Ocorre que geralmente somos "ensinados" que o "homem" estaria acabando com a natureza, que "estamos" consumindo de maneira predatória os recursos naturais.
Muitos queridos de boa fé adotaram um modo de vida "sustentável", produzem menos resíduos, fazem uso racional dos recursos. Outros fazem votos espirituais, místicos e religiosos para melhorarem sua relação com o mundo em que vivemos.
Da mesma forma que a concentração das riquezas se dá de maneira escandalosamente desigual e o uso e distribuição dos recursos também ocorre de forma violentamente concentrada, as responsabilidades também não são equivalentes.
Segundo estudos da Oxfan International, as 85 pessoas mais ricas do mundo concentram a mesma riqueza que os 3,5 bilhões mais pobres. Estima-se que 1% da população mundial concentre metade de toda a riqueza do planeta.
As relações econômicas, sociais, políticas de trabalho e renda não são dados da natureza. Não são "como são" porque "assim são". A energia produtiva do homem não serve ao homem, mas ao interesse dos magnatas e poderosos. Os Estados não servem para regular a vida social dos indivíduos e organizar as atividades econômicas, procurando preservar o bem comum.
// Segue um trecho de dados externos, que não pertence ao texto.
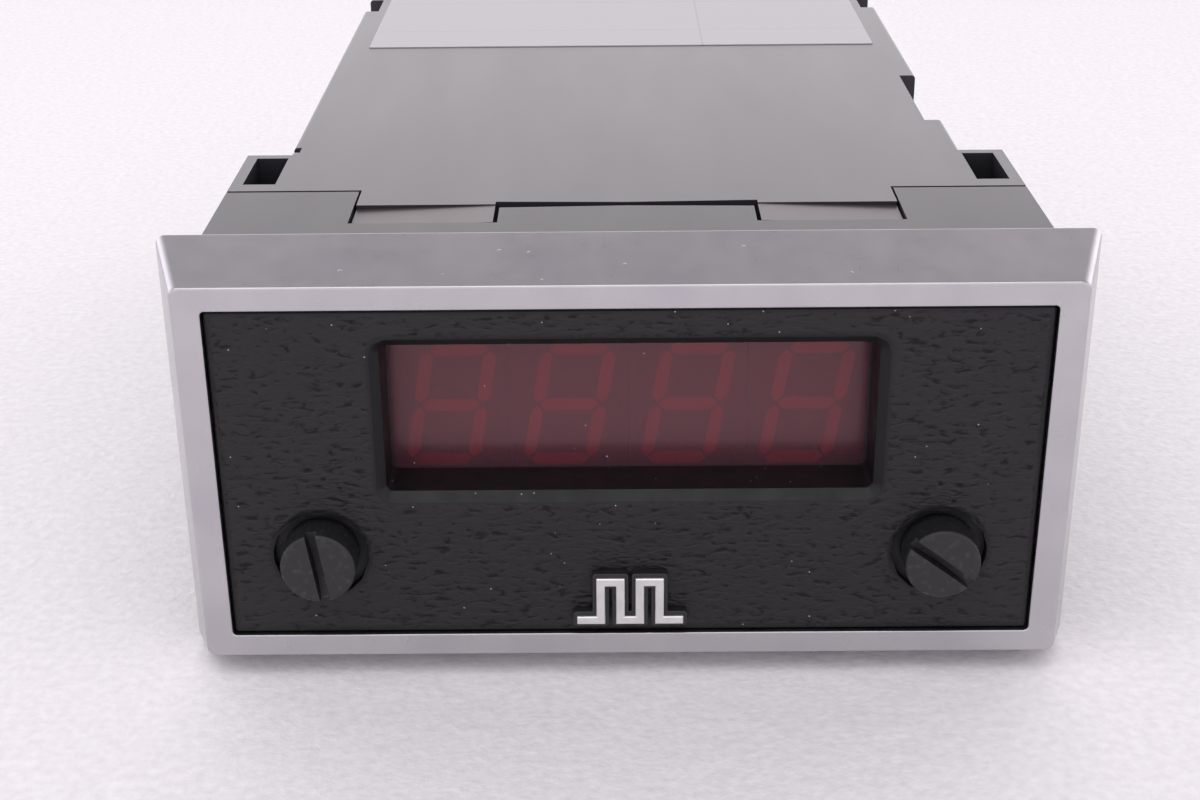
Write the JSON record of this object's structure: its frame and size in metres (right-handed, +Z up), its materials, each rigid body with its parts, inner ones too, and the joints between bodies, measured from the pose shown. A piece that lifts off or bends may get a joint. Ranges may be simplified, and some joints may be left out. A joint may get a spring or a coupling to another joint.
{
  "type": "frequency counter",
  "caption": "Panel-mounted frequency counter: metal bezel, black front panel with a recessed red digit display, long plastic case with rear screw terminals.",
  "frame": {"origin": "under the middle of the whole object, on the level of the bezel's lowest edge", "axes": "+X to the right seen from the front, +Y from the display towards the rear terminals, +Z up"},
  "size_m": [0.098, 0.1476, 0.0486],
  "materials": {
    "bezel_metal": "satin plated die casting",
    "grained_plastic": "black, fine leather grain",
    "red_filter": "dark red transparent acrylic",
    "black_plastic": "smooth black moulding",
    "badge_silver": "satin silver foil",
    "screw_black": "black nylon, satin",
    "spring_steel": "plain spring steel",
    "case_plastic": "smooth black moulding, satin",
    "brass": "turned brass",
    "label_foil": "blank silver-grey foil",
    "terminal_green": "green moulding",
    "zinc_steel": "bright zinc plate",
    "circuit_board": "green solder mask",
    "chip_plastic": "moulded epoxy",
    "switch_blue": "blue moulding",
    "nylon_white": "white nylon",
    "can_metal": "tinned can",
    "lamination_steel": "varnished laminations",
    "winding_tape": "yellow tape over copper",
    "capacitor_sleeve": "dark blue sleeve",
    "black_anodised": "black anodised",
    "fuse_glass": "glass tube with bright caps",
    "resistor_body": "lacquered",
    "ceramic_body": "orange dipped",
    "digit_grey": "dark grey face",
    "segment_red": "unlit red light pipe"
  },
  "bodies": {
    "case": {"bezel_frame": "bezel_metal", "board_connector": "black_plastic", "bridge_rectifier": "chip_plastic", "ceramic_capacitors": "ceramic_body", "counter_circuit": "chip_plastic", "counter_socket": "black_plastic", "crystal": "can_metal", "digit_1": "digit_grey", "digit_1_segments": "segment_red", "digit_2": "digit_grey", "digit_2_segments": "segment_red", "digit_3": "digit_grey", "digit_3_segments": "segment_red", "digit_4": "digit_grey", "digit_4_segments": "segment_red", "dip_switch_body": "switch_blue", "display_board": "circuit_board", "display_screws": "zinc_steel", "driver_circuits": "chip_plastic", "filter_capacitor_large": "capacitor_sleeve", "filter_capacitor_small": "capacitor_sleeve", "front_housing": "case_plastic", "fuse": "fuse_glass", "fuse_clips": "spring_steel", "heat_sink": "black_anodised", "logic_circuits": "chip_plastic", "main_board": "circuit_board", "processor_circuit": "chip_plastic", "rating_label": "label_foil", "rear_case": "case_plastic", "rear_cover": "case_plastic", "regulator": "chip_plastic", "regulator_nut": "zinc_steel", "regulator_screw": "zinc_steel", "resistors": "resistor_body", "terminal_block_power": "terminal_green", "terminal_block_signal": "terminal_green", "terminal_screws": "zinc_steel", "threaded_inserts": "brass", "transformer_base": "black_plastic", "transformer_core": "lamination_steel", "transformer_winding": "winding_tape", "trimmer_body": "switch_blue"},
    "front_panel": {"front_panel": "grained_plastic", "display_window": "red_filter", "badge_base": "black_plastic", "badge_mark": "badge_silver"},
    "clip_left": {"retaining_clip_left": "spring_steel"},
    "clip_right": {"retaining_clip_right": "spring_steel"},
    "screw_left": {"panel_screw_left": "screw_black"},
    "screw_right": {"panel_screw_right": "screw_black"},
    "brightness_rotor": {"trimmer_rotor": "nylon_white"},
    "slider_1": {"dip_slider_1": "nylon_white"},
    "slider_2": {"dip_slider_2": "nylon_white"},
    "slider_3": {"dip_slider_3": "nylon_white"},
    "slider_4": {"dip_slider_4": "nylon_white"},
    "slider_5": {"dip_slider_5": "nylon_white"},
    "slider_6": {"dip_slider_6": "nylon_white"},
    "slider_7": {"dip_slider_7": "nylon_white"},
    "slider_8": {"dip_slider_8": "nylon_white"}
  },
  "joints": [
    {"name": "front_panel_pull", "type": "slide", "parent": "case", "child": "front_panel", "axis": [0, -1, 0], "range_m": [0, 0.03]},
    {"name": "screw_advance_left", "type": "slide", "parent": "front_panel", "child": "clip_left", "axis": [0, -1, 0], "range_m": [0, 0.0028]},
    {"name": "screw_turn_left", "type": "hinge", "parent": "clip_left", "child": "screw_left", "pos_m": [-0.033, -0.0712, 0.015], "axis": [0, -1, 0], "range_deg": [0, 1440]},
    {"name": "screw_advance_right", "type": "slide", "parent": "front_panel", "child": "clip_right", "axis": [0, -1, 0], "range_m": [0, 0.0028]},
    {"name": "screw_turn_right", "type": "hinge", "parent": "clip_right", "child": "screw_right", "pos_m": [0.033, -0.0712, 0.015], "axis": [0, -1, 0], "range_deg": [0, 1440]},
    {"name": "brightness_turn", "type": "hinge", "parent": "case", "child": "brightness_rotor", "pos_m": [0.014, -0.06, 0.0147], "axis": [0, -1, 0], "range_deg": [-135, 135]},
    {"name": "switch_1", "type": "slide", "parent": "case", "child": "slider_1", "axis": [0, 0, 1], "range_m": [0, 0.0012]},
    {"name": "switch_2", "type": "slide", "parent": "case", "child": "slider_2", "axis": [0, 0, 1], "range_m": [0, 0.0012]},
    {"name": "switch_3", "type": "slide", "parent": "case", "child": "slider_3", "axis": [0, 0, 1], "range_m": [0, 0.0012]},
    {"name": "switch_4", "type": "slide", "parent": "case", "child": "slider_4", "axis": [0, 0, 1], "range_m": [0, 0.0012]},
    {"name": "switch_5", "type": "slide", "parent": "case", "child": "slider_5", "axis": [0, 0, 1], "range_m": [0, 0.0012]},
    {"name": "switch_6", "type": "slide", "parent": "case", "child": "slider_6", "axis": [0, 0, 1], "range_m": [0, 0.0012]},
    {"name": "switch_7", "type": "slide", "parent": "case", "child": "slider_7", "axis": [0, 0, 1], "range_m": [0, 0.0012]},
    {"name": "switch_8", "type": "slide", "parent": "case", "child": "slider_8", "axis": [0, 0, 1], "range_m": [0, 0.0012]}
  ],
  "couplings": [
    {"joint": "screw_turn_left", "follows": "screw_advance_left", "rad_per_m": 8976},
    {"joint": "screw_turn_right", "follows": "screw_advance_right", "rad_per_m": 8976}
  ]
}
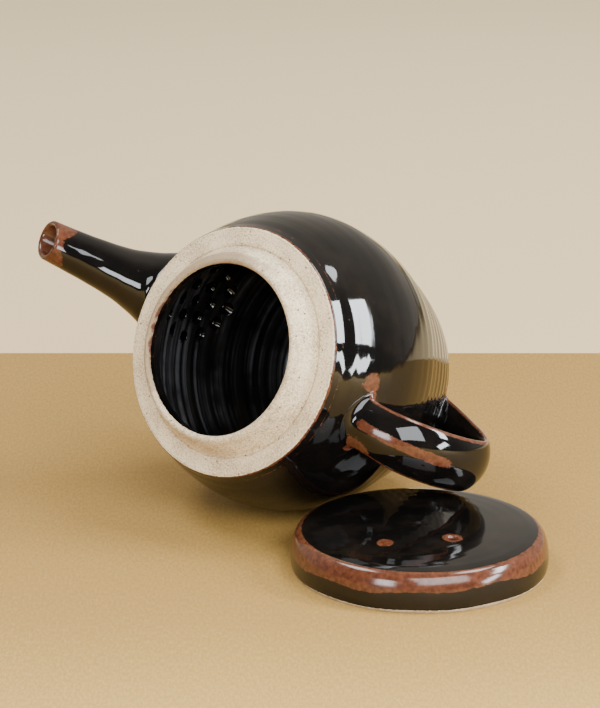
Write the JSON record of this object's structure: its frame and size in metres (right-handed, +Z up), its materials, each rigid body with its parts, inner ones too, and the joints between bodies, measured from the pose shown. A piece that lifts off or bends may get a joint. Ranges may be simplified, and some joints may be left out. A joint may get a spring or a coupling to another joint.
{
  "type": "teapot",
  "caption": "Glazed stoneware teapot lying on its side with its mouth open, with spout, strap handle and a loose cap lid flat beside it.",
  "frame": {"origin": "middle of the footprint, on the table", "axes": "+Z up from the table; the mouth looks towards -X and -Y and 20 degrees up; the lid lies towards +X and -Y"},
  "size_m": [0.2236, 0.2114, 0.1324],
  "materials": {
    "tenmoku_glaze": "high gloss"
  },
  "bodies": {
    "pot": {"pot_body": "tenmoku_glaze", "spout": "tenmoku_glaze", "handle": "tenmoku_glaze"},
    "lid": {"lid": "tenmoku_glaze"}
  },
  "joints": [
    {"name": "lid_slide", "type": "slide", "parent": "pot", "child": "lid", "axis": [0.6, -0.8, 0], "range_m": [0, 0.2]}
  ]
}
O Estado usa sua força para preservar o interesse do Mercado (com eme maiúsculo) e as grandes corporações que para garantirem os lucros desta parte minusculamente mais rica, estão torrando e tornando insuportável a vida no planeta.
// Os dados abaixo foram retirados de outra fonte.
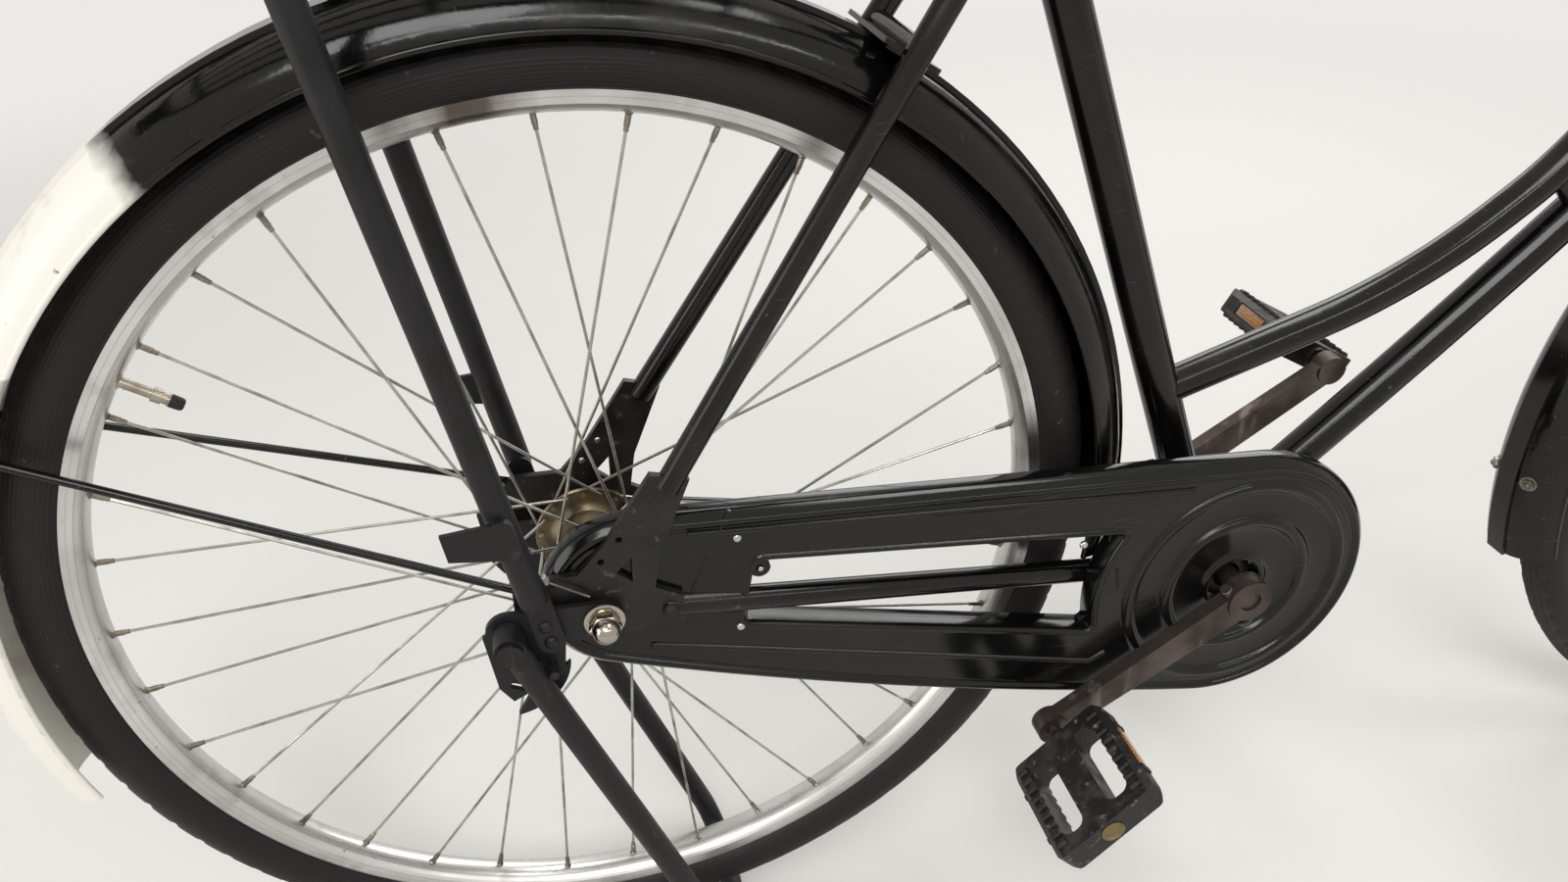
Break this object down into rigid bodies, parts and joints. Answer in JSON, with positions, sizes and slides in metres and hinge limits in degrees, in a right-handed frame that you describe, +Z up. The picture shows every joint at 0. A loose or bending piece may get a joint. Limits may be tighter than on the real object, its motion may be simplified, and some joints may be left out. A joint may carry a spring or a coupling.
{
  "type": "city bicycle",
  "caption": "Lady's roadster bicycle with a loop frame, closed chain case, mudguards, rear carrier and a two-legged rear stand that is down.",
  "frame": {"origin": "under the middle of the bounding box, on the ground the front tyre and the stand rest on", "axes": "+X forward, +Y to the left, +Z up"},
  "size_m": [1.8523, 0.603, 1.0793],
  "materials": {
    "enamel": "worn gloss black stove enamel",
    "matt_steel": "dull worn black paint",
    "tyre": "dusty black rubber",
    "rim": "satin, lightly corroded",
    "hub": "grimy zinc-plated steel",
    "zinc": "zinc-plated",
    "chrome": "bright, slightly pitted",
    "case": "moulded black plastic, semi-gloss",
    "crank": "tarnished dark steel",
    "pedal": "scuffed black moulded plastic",
    "grip": "moulded black rubber",
    "saddle": "worn black covering",
    "reflector": "clear red moulding",
    "lamp": "black lamp housing"
  },
  "bodies": {
    "frame": {"axle_plates": "matt_steel", "bracket_shell": "enamel", "brake_arm": "zinc", "carrier_legs": "matt_steel", "carrier_rack": "matt_steel", "chain_case": "case", "chain_stay_left": "enamel", "chain_stay_right": "enamel", "down_tube": "enamel", "dropout_left": "enamel", "dropout_right": "enamel", "head_tube": "enamel", "rear_axle": "zinc", "rear_mudguard": "enamel", "rear_mudguard_stays": "enamel", "rear_reflector": "reflector", "saddle": "saddle", "saddle_underframe": "matt_steel", "seat_post": "zinc", "seat_stay_left": "enamel", "seat_stay_right": "enamel", "seat_tube": "enamel", "stay_bridge": "enamel", "top_tube": "enamel", "tube_bridge": "enamel"},
    "rear_wheel": {"rear_tyre": "tyre", "rear_rim": "rim", "rear_hub": "hub"},
    "front_wheel": {"front_tyre": "tyre", "front_rim": "rim", "front_hub": "hub"},
    "steering": {"fork": "enamel", "headset_nut": "chrome", "front_axle": "zinc", "front_mudguard": "enamel", "front_mudguard_stays": "enamel", "stem": "chrome", "handlebar": "chrome", "grips": "grip", "bell": "chrome", "headlight": "lamp"},
    "crankset": {"crank_axle": "crank", "crank_right": "crank", "crank_left": "crank"},
    "pedal_right": {"pedal_right": "pedal"},
    "pedal_left": {"pedal_left": "pedal"},
    "stand": {"stand": "matt_steel"}
  },
  "joints": [
    {"name": "rear_wheel_spin", "type": "hinge", "parent": "frame", "child": "rear_wheel", "pos_m": [-0.54038, 0, 0.381], "axis": [0, 1, 0], "continuous": true},
    {"name": "steering_turn", "type": "hinge", "parent": "frame", "child": "steering", "pos_m": [0.36771, 0, 0.70692], "axis": [-0.3495, 0, 0.9369], "range_deg": [-70, 70]},
    {"name": "front_wheel_spin", "type": "hinge", "parent": "steering", "child": "front_wheel", "pos_m": [0.57521, 0, 0.351], "axis": [0, 1, 0], "continuous": true},
    {"name": "crank_spin", "type": "hinge", "parent": "frame", "child": "crankset", "pos_m": [-0.08116, 0, 0.30863], "axis": [0, 1, 0], "continuous": true},
    {"name": "pedal_right_spin", "type": "hinge", "parent": "crankset", "child": "pedal_right", "pos_m": [-0.2238, -0.134, 0.21614], "axis": [0, 1, 0], "continuous": true},
    {"name": "pedal_left_spin", "type": "hinge", "parent": "crankset", "child": "pedal_left", "pos_m": [0.06148, 0.134, 0.40112], "axis": [0, 1, 0], "continuous": true},
    {"name": "stand_swing", "type": "hinge", "parent": "frame", "child": "stand", "pos_m": [-0.59936, 0, 0.38259], "axis": [0, 1, 0], "range_deg": [0, 189.61]}
  ]
}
E o que isso tem a ver com a água que está acabando na maior cidade do hemisfério sul?
Para além das alterações climáticas e as evidências de que a natureza está dando sinais claros de saturação, a falta de água revela que vivemos muito mais do que uma crise hídrica, mas uma crise social e política.
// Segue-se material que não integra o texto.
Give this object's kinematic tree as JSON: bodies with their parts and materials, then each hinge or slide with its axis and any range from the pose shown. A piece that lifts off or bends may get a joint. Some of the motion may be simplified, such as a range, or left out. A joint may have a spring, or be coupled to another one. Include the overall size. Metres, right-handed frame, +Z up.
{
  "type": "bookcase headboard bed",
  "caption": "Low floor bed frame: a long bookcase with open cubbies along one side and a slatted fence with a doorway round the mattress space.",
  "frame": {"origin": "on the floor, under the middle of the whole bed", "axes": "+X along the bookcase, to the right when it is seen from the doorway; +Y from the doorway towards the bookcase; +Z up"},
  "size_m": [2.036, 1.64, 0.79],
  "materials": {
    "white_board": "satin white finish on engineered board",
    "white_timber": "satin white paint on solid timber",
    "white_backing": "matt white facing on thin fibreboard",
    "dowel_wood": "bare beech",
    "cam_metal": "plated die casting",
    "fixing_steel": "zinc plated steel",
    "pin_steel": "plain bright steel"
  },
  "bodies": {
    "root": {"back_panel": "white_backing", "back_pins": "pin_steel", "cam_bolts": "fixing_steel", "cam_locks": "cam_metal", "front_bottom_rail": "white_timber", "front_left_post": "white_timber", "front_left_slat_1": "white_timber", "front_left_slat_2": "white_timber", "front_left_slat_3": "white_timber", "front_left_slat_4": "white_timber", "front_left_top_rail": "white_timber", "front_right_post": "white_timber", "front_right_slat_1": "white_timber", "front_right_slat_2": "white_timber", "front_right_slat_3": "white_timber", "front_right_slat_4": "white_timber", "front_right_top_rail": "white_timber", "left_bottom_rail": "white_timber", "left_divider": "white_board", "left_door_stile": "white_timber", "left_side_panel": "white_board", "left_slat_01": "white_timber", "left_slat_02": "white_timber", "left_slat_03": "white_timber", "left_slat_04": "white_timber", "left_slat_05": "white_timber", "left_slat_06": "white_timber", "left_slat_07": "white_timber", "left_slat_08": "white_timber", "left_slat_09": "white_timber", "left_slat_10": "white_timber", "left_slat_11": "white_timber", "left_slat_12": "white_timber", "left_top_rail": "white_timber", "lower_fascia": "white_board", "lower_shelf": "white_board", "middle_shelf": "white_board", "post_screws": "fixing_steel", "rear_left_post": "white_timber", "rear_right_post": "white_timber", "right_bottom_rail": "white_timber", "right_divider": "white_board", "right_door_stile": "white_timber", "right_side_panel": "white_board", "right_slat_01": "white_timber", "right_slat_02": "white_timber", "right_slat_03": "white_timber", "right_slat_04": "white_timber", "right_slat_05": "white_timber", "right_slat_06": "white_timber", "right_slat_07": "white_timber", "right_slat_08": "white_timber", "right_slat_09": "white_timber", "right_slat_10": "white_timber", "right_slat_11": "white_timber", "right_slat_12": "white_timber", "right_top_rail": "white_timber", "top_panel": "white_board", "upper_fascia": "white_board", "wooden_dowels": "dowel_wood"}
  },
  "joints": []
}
O neoliberalismo estrangula a capacidade de investimento do Estado em infraestrutura. Enquanto despejamos bilhões para lubrificar o mercado financeiro especulativo e enviamos manifestantes protestando pelo superávit primário na porta do congresso, sacrificamos boa parte da vida nacional. Nas últimas décadas, o Brasil deixou de investir onde deveria.
Surpreende o fato de o maior estado da nação, com estabilidade política para realizar obras de médio e longo prazo, já que o mesmo grupo reina em São Paulo por três décadas, não ter sido capaz de se planejar para uma crise desta natureza.
A crise não é meramente do abastecimento de água, mas uma crise do saneamento básico. Como é possível uma metrópole como São Paulo ficar sem água? Com os rios importantes que cortam nossa cidade? Com riachos e córregos espalhados por todos os bairros e vilas? Os rios, riachos e córregos de São Paulo que deveriam ser uma benção para nossa população se converteram em fluxos de merda e todo tipo de detrito. O que deveria ser o grande trunfo de São Paulo, tornou-se ao longo dos anos um incômodo indesejável. Políticos ganharam eleições canalizando, tapando e escondendo água podre a tudo custo.
A crise é antes de tudo social e política porque se sabe muito bem o que deveria ser feito.
A questão é que existe uma disputa feroz pelos recursos públicos e o que menos importa nessa guerra são as pessoas. Ora, que tipo de gasto poderia ser mais importante do que a água?
Agora, e somente agora, descobriu-se que precisamos tomar água da represa Billings. Às pressas se decide purificar a água para consumo. Há quantos anos existem campanhas desesperadas para o salvamento da represa?
Alguns voltam a culpar o ser humano pelas moradias irregulares em área de manancial, matas ciliares, etc.
Ora, a população pobre não vive na beira do córrego ou da represa por estilo de vida!
As moradias distantes e precárias revelam a crueldade da nossa construção social.
Neste país com tanta terra não garantimos nenhum quinhão a população pobre que foi enviada às favas. Às favelas.
A moradia ainda não é vista como um direito humano, mas um benefício e uma facilidade a quem não mereceria mais terra do que sete palmos acima da cabeça.
Que tipo de ser humano se espera que surja em meio aos escombros e ao esgoto? Com que tipo de apreço à justiça e à liberdade? Como se espera que um indivíduo que não tem garantida a própria subsistência viva em harmonia com o ambiente que o cerca?
Agora, pagamos todos o custos pela sociedade perversa construída pelas elites.
Poucos foram os predadores. Alguns receberam alguns parcos privilégios e acreditam pertencerem ao time dos vencedores. Consideram-se ricos, mas não foram nada além do que combustível do sistema que irá vitimar a todos, sem exceção.
A grande maioria é composta por inocentes úteis. Que aceitam a opressão e se conformam com algumas quinquilharias eletrônicas vendidas na tevê.
Se nos fosse oferecida a opção entre ficar sem água ou sem internet no celular, seria possível que a primeira opção saísse vitoriosa.
Em outras palavras, vamos pagar caro pelo mundo que escolhemos viver. Ou pela opressão que não pudemos vencer.
O fato é que ou a humanidade derrota o capitalismo ou o capitalismo acabará com a vida humana. Mais rápido do que se imagina.